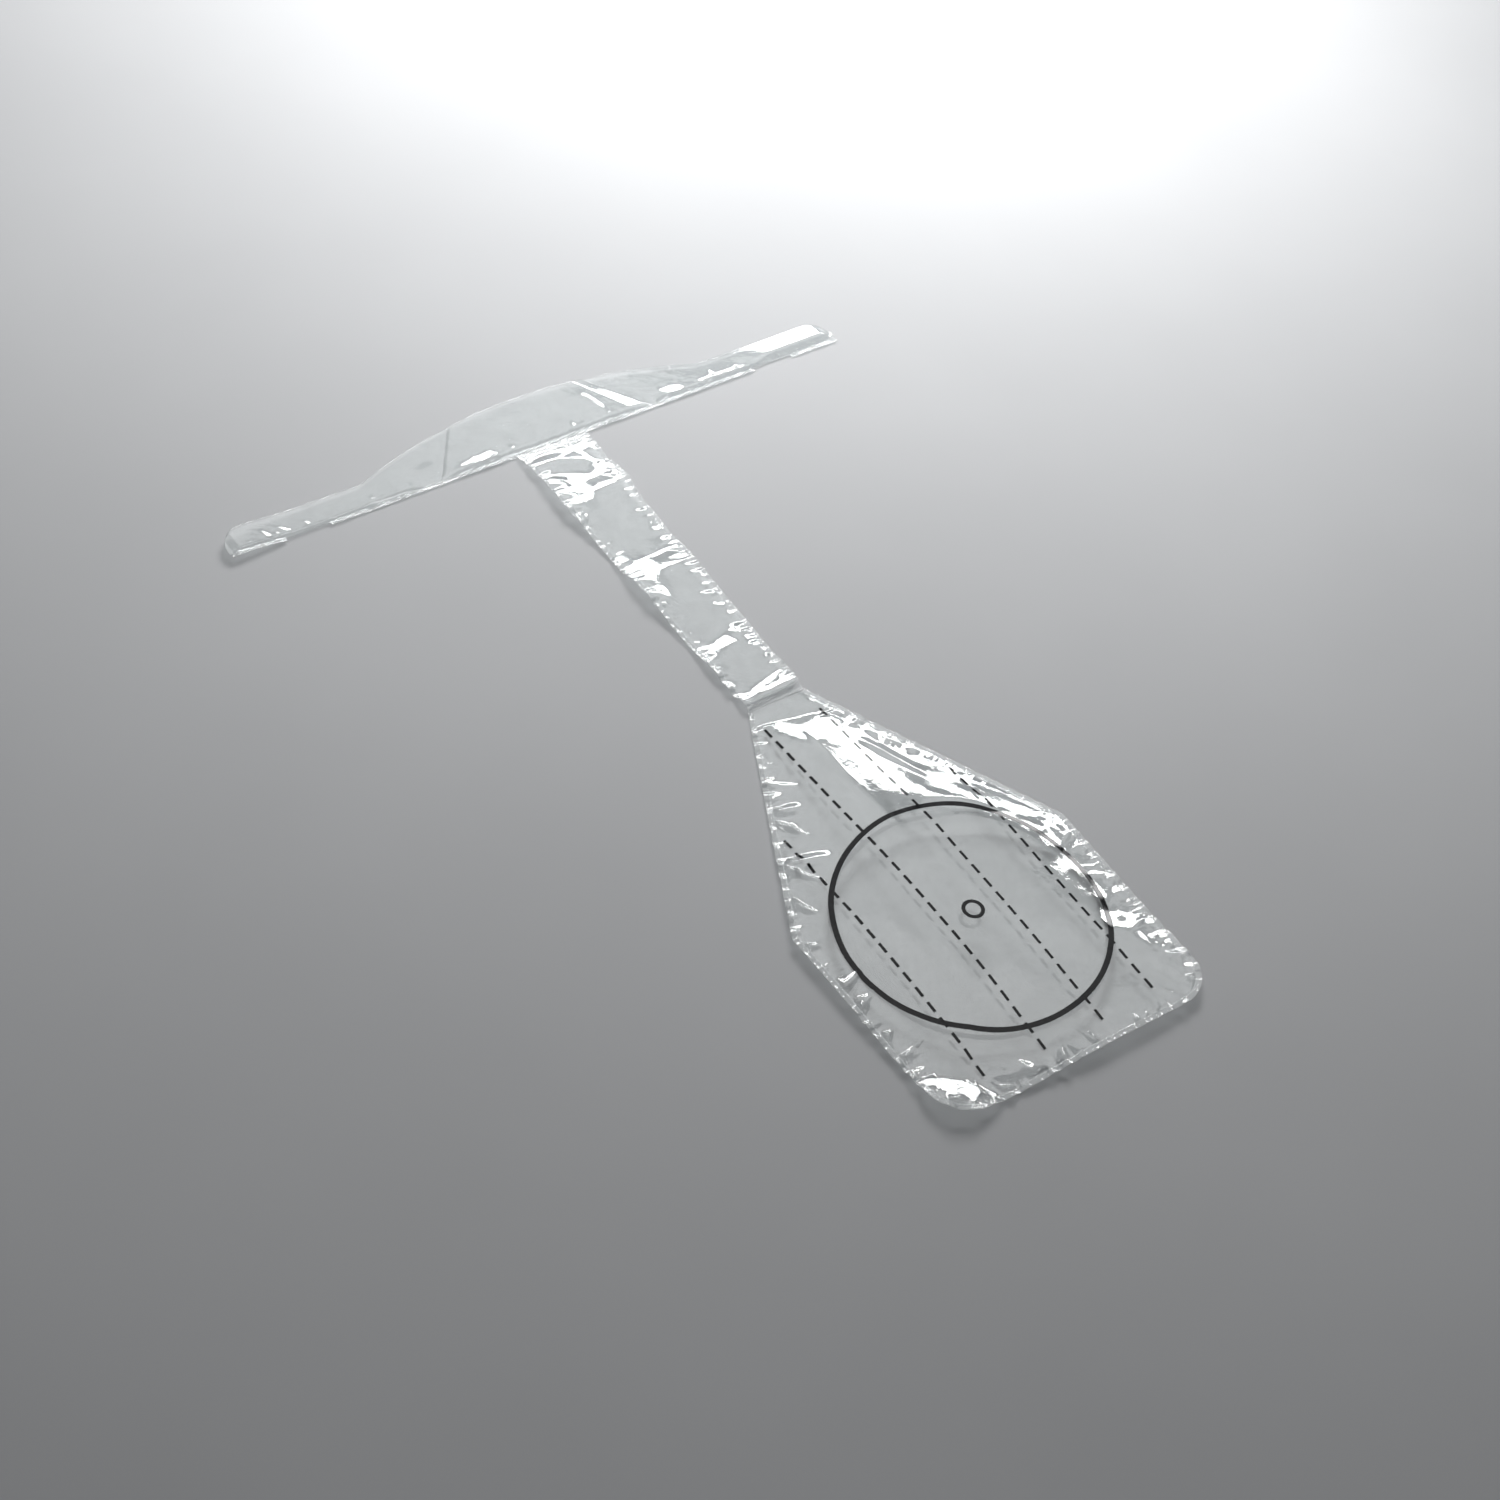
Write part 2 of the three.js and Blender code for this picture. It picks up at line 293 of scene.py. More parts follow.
def piece(name, shells, material, slot, body, *nodes):
    """One object made of one or more shells, riding on a body and standing for CAD nodes."""
    points, faces, count = [], [], 0
    for shell_points, shell_faces in shells:
        points.append(shell_points)
        faces.append(shell_faces + count)
        count += len(shell_points)
    mesh = bpy.data.meshes.new(name)
    mesh.from_pydata((np.concatenate(points) * MM).tolist(), [], np.concatenate(faces).tolist())
    mesh.polygons.foreach_set("use_smooth", [True] * len(mesh.polygons))
    mesh.set_sharp_from_angle(angle=math.radians(60))
    mesh.materials.append(material)
    made = bpy.data.objects.new(name, mesh)
    bpy.context.scene.collection.objects.link(made)
    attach(made, body)
    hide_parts(*nodes)
    return made


# ---- Materials -------------------------------------------------------------------------------------------

def new_material(name):
    material = bpy.data.materials.new(name)
    material.use_nodes = True
    material.node_tree.nodes.clear()
    return material, material.node_tree.nodes, material.node_tree.links


def noise_node(nodes, links, scale, detail):
    """Noise on object coordinates, so that it stays with the piece."""
    place = nodes.new("ShaderNodeTexCoord")
    noise = nodes.new("ShaderNodeTexNoise")
    noise.inputs["Scale"].default_value = scale
    noise.inputs["Detail"].default_value = detail
    links.new(place.outputs["Object"], noise.inputs["Vector"])
    return noise.outputs["Fac"]


def range_node(nodes, links, value, low, high):
    """Spreads the middle of a noise over low to high."""
    spread = nodes.new("ShaderNodeMapRange")
    spread.inputs["From Min"].default_value = 0.35
    spread.inputs["From Max"].default_value = 0.65
    spread.inputs["To Min"].default_value = low
    spread.inputs["To Max"].default_value = high
    links.new(value, spread.inputs["Value"])
    return spread.outputs["Result"]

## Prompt
Begin at the line containing "attach(made, body)", end at the line containing "material, material.node_tree.nodes, material.node_tree.links", and reproduce every line in that range exactly, both ends included.

## Result
    attach(made, body)
    hide_parts(*nodes)
    return made


# ---- Materials -------------------------------------------------------------------------------------------

def new_material(name):
    material = bpy.data.materials.new(name)
    material.use_nodes = True
    material.node_tree.nodes.clear()
    return material, material.node_tree.nodes, material.node_tree.links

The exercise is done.